On the one hand, much of what he’s saying seems to be what we have already. Civil law is a fairly flexible beast and contains within it the scope for individuals dealing with it however they might like. Where there are restrictions to that, there is certainly a scope for reviewing it. Personally I’m delighted that we have regulated for Islamic mortgages for example – extending choice is a fundamental good thing.

There is no particular conflict between religion and a secular society in this narrow context, but what applies to religions must also apply to the rest of us. You cannot simultaneously say what Williams appears to be saying here on the one hand while taking a moral position on what the UK law on marriage, civil partnership or adoption should be. So long as people of faith are not being required to get married to people of the same sex, it should be none of their business at all what anyone else gets up to. The claim that same sex partnerships “undermine the institution of marriage” should, under Williams’ argument here, be utterly irrelevant.

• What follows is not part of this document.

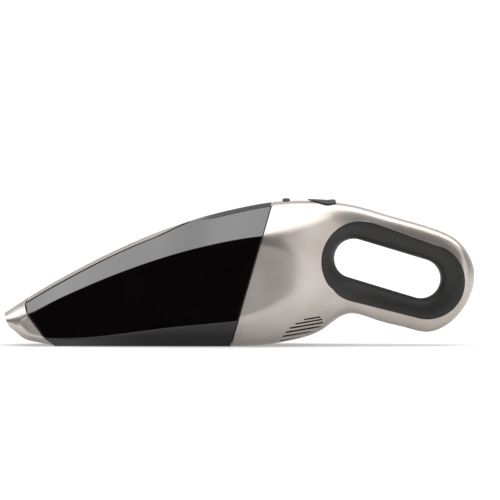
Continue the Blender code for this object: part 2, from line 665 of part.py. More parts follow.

Sadly though it appears that he must have it both ways, appearing to not only argue for exceptionalism, but refuting the value of the enlightenment project itself. He seems only interested in religious people having this flexibility and appears to attack the notion that it should be a universal right on the grounds that that would be a “legal monopoly” – the right is reserved only to people with their own quasi-legal (religious) framework. Any attempt to talk about universalism in the context of a single rule of law for all is denounced as positivism.

Yet he seems to lack the courage of his own convictions, waffling on about apostacy to the point of absurdity and essentially accepting that you couldn’t have sharia apply here. He seems to want Muslims to have the flexibility to pick and choose between sharia and the country’s legal system; my reading of that is that they wouldn’t be bound by either.

What I find completely baffling is this strange switching between on the one hand rejecting out of hand of us having a set of universal legal principles on the basis that it can get in the way of what he regards as the “good” aspects of sharia while on the other hand wanting to avoid a situation where all the “bad” caricature of sharia – stoning, limb removal, denial of basic rights to women – can be wafted away. How can we judge what’s good or bad without a set of universal principles? The conflict, some would say straw man, he subsequently creates he then declares can only apparently be resolved through theology. Oh, how convenient!

For the most part though, I’m just confused, which you can probably tell. I think its going to take me quite some time before I’ve got my head properly around what he’s talking about at all.

As I’ve said before I think there is some capacity in a liberal, secular society for allowing individuals to resolve private issues between them using whatever process they feel appropriate. But that only reinforces the need for a set of fundamental rights that everyone is entitled to in order to prevent abuse. Putting all this emphasis on an essential withdrawal from the public sphere also renders the Church of England’s current constitutional position untenable: we cannot have Bishops sitting in our legislature setting our laws while simultaneously demanding their right to pick and choose them whenever it suits.

UPDATE: I can’t really improve on Andrew Brown:

Dr Williams, characteristically, is interested in the arguments over what sharia law actually says. The rest of the country is more interested in whether and how it might be enforced. Only if Islamic law can be reduced to a game played between consenting adults can it be acceptably enforced in this country; and that’s not, I think, how it is understood by its practitioners.